KIM WILSON - Tufts University

Kim Wilson is a Senior Fellow at Fletcher’s Center for Emerging Market Enterprises and also at the Feinstein International Center. She graduated from Wellesley College and Simmons Graduate School of Management. She is interested in the financial resilience of households and markets at the base emerging market economies. She is the 2009 recipient of the James L. Paddock teaching award at The Fletcher School.

ROXANNE KRYSTALLI - Tufts University

At Feinstein Center at Tufts University, Roxanne Krystalli focuses on how to better generate, synthesize, and use evidence in the humanitarian field. Her own research focuses on patterns of violence in mass atrocities and on victim-centered transitional justice, paying particular attention to gender and other dimensions of power. She is also on the Steering Committee of Lean Research, a cross-institutional partnership to consider the ethics and practicalities of research in vulnerable or violent settings.
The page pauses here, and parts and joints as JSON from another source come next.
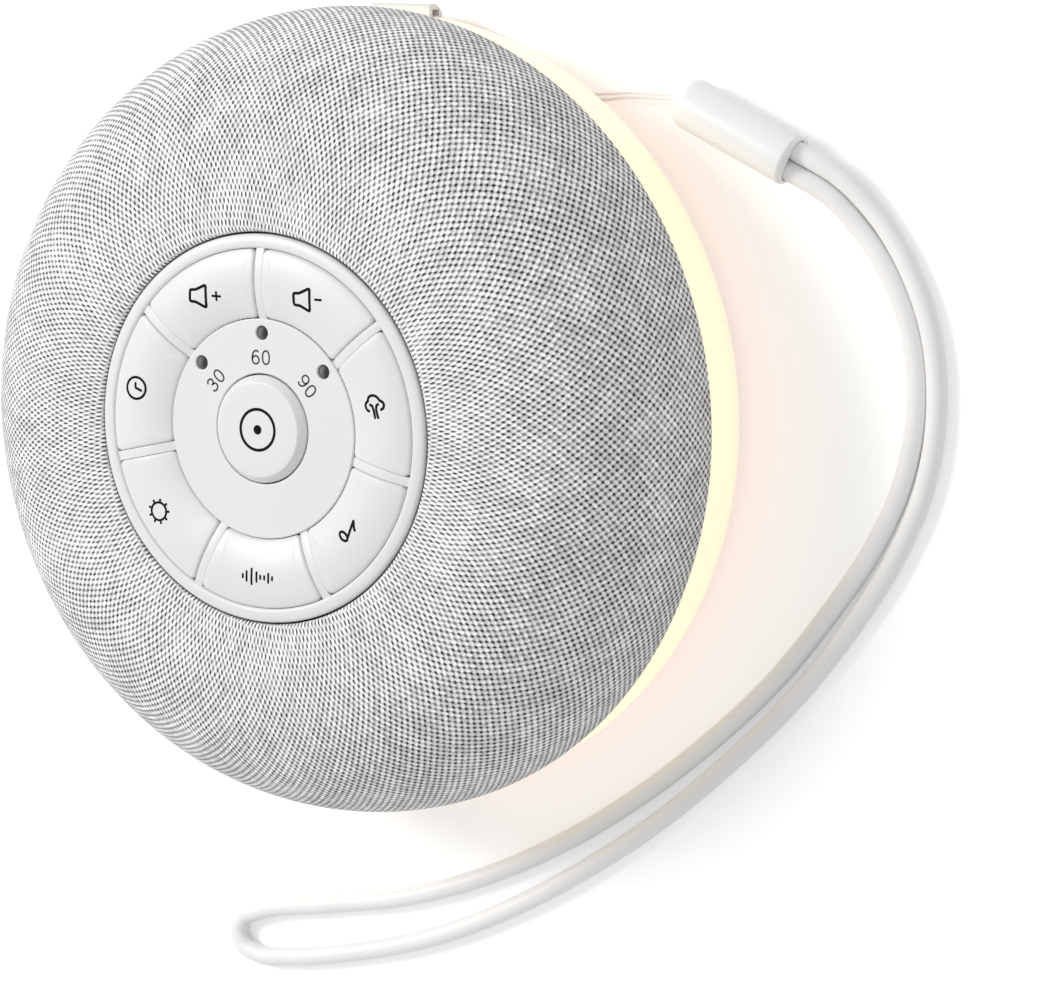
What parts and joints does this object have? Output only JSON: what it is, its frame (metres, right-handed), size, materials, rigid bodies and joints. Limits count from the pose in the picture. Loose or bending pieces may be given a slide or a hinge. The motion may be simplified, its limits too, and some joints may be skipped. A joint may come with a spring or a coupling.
{
  "type": "white noise sound machine",
  "caption": "Round portable sound machine with fabric dome, ring of push buttons round a power button, glowing light ring, back cover with foot ring, and a wrist lanyard with bead.",
  "frame": {"origin": "centre of the foot ring's underside, on the axis of the control panel, at the level of the surface the machine lies on", "axes": "+Z is the control panel's axis and points out of the buttons; +Y points to the lanyard lug, 12 o'clock on the panel; +X points to 3 o'clock"},
  "size_m": [0.1237, 0.1267, 0.0376],
  "materials": {
    "foot_silicone": "matt silicone",
    "base_plastic": "fine spark texture",
    "diffuser": "satin translucent, glowing warm white",
    "flex_board": "satin",
    "lamp": "clear resin over phosphor",
    "grey_plastic": "satin",
    "steel": "plated",
    "circuit_board": "solder mask",
    "components": "moulded epoxy",
    "battery_foil": "laminated foil",
    "foam": "closed-cell foam",
    "wire": "insulation",
    "dark_plastic": "moulded",
    "black_steel": "satin paint",
    "ferrite": "ground ferrite",
    "rubber_roll": "matt",
    "paper_cone": "pressed paper",
    "copper_coil": "enamelled wire",
    "woven_fabric": "plain weave, heather light grey",
    "panel_plastic": "smooth satin",
    "button_plastic": "smooth satin with thin black printed signs",
    "smoked_lens": "smoked",
    "silicone": "soft",
    "ribbon": "film",
    "bead_plastic": "satin",
    "string": "twisted thread",
    "cord_silicone": "smooth soft"
  },
  "bodies": {
    "housing": {"foot_ring": "foot_silicone", "back_cover": "base_plastic", "light_ring": "diffuser", "lamp_strip": "flex_board", "ring_lamps": "lamp", "lanyard_lug": "grey_plastic", "lug_pin": "steel", "port_frame": "grey_plastic", "usb_port": "steel", "main_board": "circuit_board", "main_board_parts": "components", "battery": "battery_foil", "battery_pad": "foam", "battery_lead": "wire", "chassis": "dark_plastic", "speaker_gasket": "foam", "speaker_basket": "black_steel", "speaker_magnet": "ferrite", "speaker_yoke": "steel", "speaker_surround": "rubber_roll", "speaker_lead": "wire", "front_shell": "dark_plastic", "fabric_cover": "woven_fabric", "panel_frame": "panel_plastic", "centre_plate": "panel_plastic", "timer_lenses": "smoked_lens", "keypad_mat": "silicone", "control_board": "circuit_board", "button_switches": "components", "ribbon_cable": "ribbon", "housing_screws": "steel", "panel_screws": "steel", "speaker_screws": "steel", "board_screws": "steel", "lanyard_bead": "bead_plastic", "lanyard_string": "string", "lanyard_cord": "cord_silicone"},
    "volume_up_button": {"volume_up_button": "button_plastic"},
    "volume_down_button": {"volume_down_button": "button_plastic"},
    "nature_button": {"nature_button": "button_plastic"},
    "lullaby_button": {"lullaby_button": "button_plastic"},
    "white_noise_button": {"white_noise_button": "button_plastic"},
    "night_light_button": {"night_light_button": "button_plastic"},
    "timer_button": {"timer_button": "button_plastic"},
    "power_button": {"power_button": "button_plastic"},
    "speaker_cone": {"speaker_cone": "paper_cone", "voice_coil": "copper_coil", "dust_cap": "paper_cone"}
  },
  "joints": [
    {"name": "volume_up_press", "type": "slide", "parent": "housing", "child": "volume_up_button", "axis": [0, 0, 1], "range_m": [-0.0007, 0], "stiffness_N_per_m": 1500, "springref_m": 0.0002},
    {"name": "volume_down_press", "type": "slide", "parent": "housing", "child": "volume_down_button", "axis": [0, 0, 1], "range_m": [-0.0007, 0], "stiffness_N_per_m": 1500, "springref_m": 0.0002},
    {"name": "nature_press", "type": "slide", "parent": "housing", "child": "nature_button", "axis": [0, 0, 1], "range_m": [-0.0007, 0], "stiffness_N_per_m": 1500, "springref_m": 0.0002},
    {"name": "lullaby_press", "type": "slide", "parent": "housing", "child": "lullaby_button", "axis": [0, 0, 1], "range_m": [-0.0007, 0], "stiffness_N_per_m": 1500, "springref_m": 0.0002},
    {"name": "white_noise_press", "type": "slide", "parent": "housing", "child": "white_noise_button", "axis": [0, 0, 1], "range_m": [-0.0007, 0], "stiffness_N_per_m": 1500, "springref_m": 0.0002},
    {"name": "night_light_press", "type": "slide", "parent": "housing", "child": "night_light_button", "axis": [0, 0, 1], "range_m": [-0.0007, 0], "stiffness_N_per_m": 1500, "springref_m": 0.0002},
    {"name": "timer_press", "type": "slide", "parent": "housing", "child": "timer_button", "axis": [0, 0, 1], "range_m": [-0.0007, 0], "stiffness_N_per_m": 1500, "springref_m": 0.0002},
    {"name": "power_press", "type": "slide", "parent": "housing", "child": "power_button", "axis": [0, 0, 1], "range_m": [-0.0007, 0], "stiffness_N_per_m": 1500, "springref_m": 0.0002},
    {"name": "speaker_cone_travel", "type": "slide", "parent": "housing", "child": "speaker_cone", "axis": [0, 0, 1], "range_m": [-0.0006, 0.0006], "stiffness_N_per_m": 1200}
  ]
}
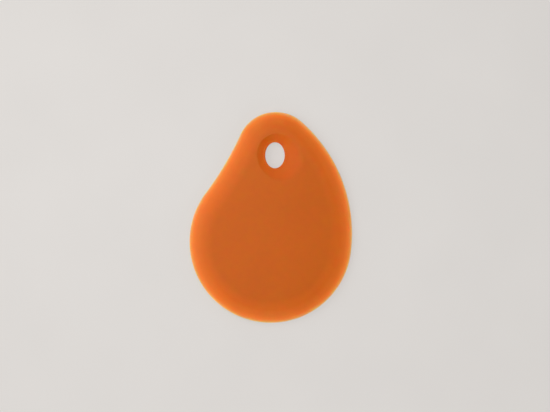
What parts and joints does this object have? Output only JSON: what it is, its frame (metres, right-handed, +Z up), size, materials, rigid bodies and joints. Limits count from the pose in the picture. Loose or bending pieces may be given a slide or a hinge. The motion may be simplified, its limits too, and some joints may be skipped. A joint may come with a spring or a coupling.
{
  "type": "bowl scraper",
  "caption": "Pear-shaped silicone bowl scraper, padded over a stiff plate, with a thin flexible lip all round and an oval hang hole in a shallow dish.",
  "frame": {"origin": "on the resting surface, below the middle of the outline's box", "axes": "+Y towards the narrow end with the hang hole, +Z up out of the face, +X to the bulging side"},
  "size_m": [0.1002, 0.13, 0.008],
  "materials": {
    "silicone": "matt moulded silicone",
    "nylon": "satin moulded, natural"
  },
  "bodies": {
    "root": {"silicone_body": "silicone", "core_plate": "nylon"}
  },
  "joints": []
}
ZEYNEP BALCIOGLU - Northeastern University

Zeynep Balcioglu is a doctoral student in the Department of Political Science at Northeastern University, specializing in public policy and comparative politics. She has a strong background and research interest in migration and public policy. Zeynep is currently on the Scholars Advisory Board of the Boston Consortium on Arab Region Studies (BCARS) and organizes workshops on the Syrian Refugee Crisis in the MENA Region and the Balkans. Her current research focuses on refugees’ access to social and welfare services in host countries.